Chapter 41 Summary
Lolita is now fourteen, and Humbert is constantly tormented by worry that she may fall in love. In order to learn what he is supposed to do, he reads newspaper articles directed at fathers of teenagers. The articles admonish him not to think of his daughter as a little girl, but as a growing young woman who needs fun and freedom. A good father is supposedly friendly toward his daughters’ boyfriends, chatting with them and trying not to seem like “an old ogre.”

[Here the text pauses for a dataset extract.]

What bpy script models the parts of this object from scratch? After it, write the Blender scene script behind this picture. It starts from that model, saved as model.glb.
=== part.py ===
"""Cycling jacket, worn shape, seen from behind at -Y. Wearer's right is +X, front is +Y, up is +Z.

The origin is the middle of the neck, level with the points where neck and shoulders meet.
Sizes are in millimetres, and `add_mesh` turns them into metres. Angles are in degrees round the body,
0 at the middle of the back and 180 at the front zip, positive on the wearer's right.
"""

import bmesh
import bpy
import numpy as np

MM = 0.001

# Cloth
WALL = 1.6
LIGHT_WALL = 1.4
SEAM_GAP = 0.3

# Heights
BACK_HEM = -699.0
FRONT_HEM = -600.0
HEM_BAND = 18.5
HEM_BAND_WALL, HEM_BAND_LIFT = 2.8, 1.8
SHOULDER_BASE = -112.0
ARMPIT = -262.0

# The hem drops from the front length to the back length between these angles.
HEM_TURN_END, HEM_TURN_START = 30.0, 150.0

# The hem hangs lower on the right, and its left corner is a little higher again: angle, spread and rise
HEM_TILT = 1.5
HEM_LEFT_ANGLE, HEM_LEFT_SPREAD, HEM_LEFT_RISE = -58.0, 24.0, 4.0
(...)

Humbert dismisses this advice and decides to be an ogre. He tells Lolita that she may not, under any circumstances, go out on dates, attend co-ed parties at friends’ houses, talk with boys on the phone, or otherwise engage in potentially romantic encounters. He knows that he must allow her to take part in a few normal activities, so he lets her go places with female friends. He also allows her to chat with boys in public—as long as he is nearby in his car, waiting and watching over her. Under pressure, he also makes a promise to let her throw a co-ed party at home.
Lolita furiously fights Humbert’s restrictions against her dating life. At first he is insanely jealous about this, but ultimately he realizes that Lolita has no particular love interests; she is only objecting because she feels entitled to certain freedoms as she grows up. He muses that children, especially girls, are conservative people who want to behave like their friends do.
Humbert does not get to spend every waking moment with Lolita, so he cannot be certain that she never sees any boys. No matter how strict he is, there are moments when she disappears for a short time, only to turn up and give him “over-elaborate explanations” for her absence. However, he definitely gets the impression that she is too experienced to be impressed by the clumsy advances of teenagers. Because of this, he has no special animosity toward the particular boys he sees talking to her. He just prohibits her generally from the greater danger of romantic relationships that do not involve him.
For safety's sake, Humbert works hard to appear to be the staid, boring European father of a motherless girl. In between his glorious sessions of sexual amusement, he watches himself going through the motions of ordinary life. He works in the college library, goes grocery shopping, goes out to dinner, and shovels snow—always dressed immaculately and behaving with utmost propriety.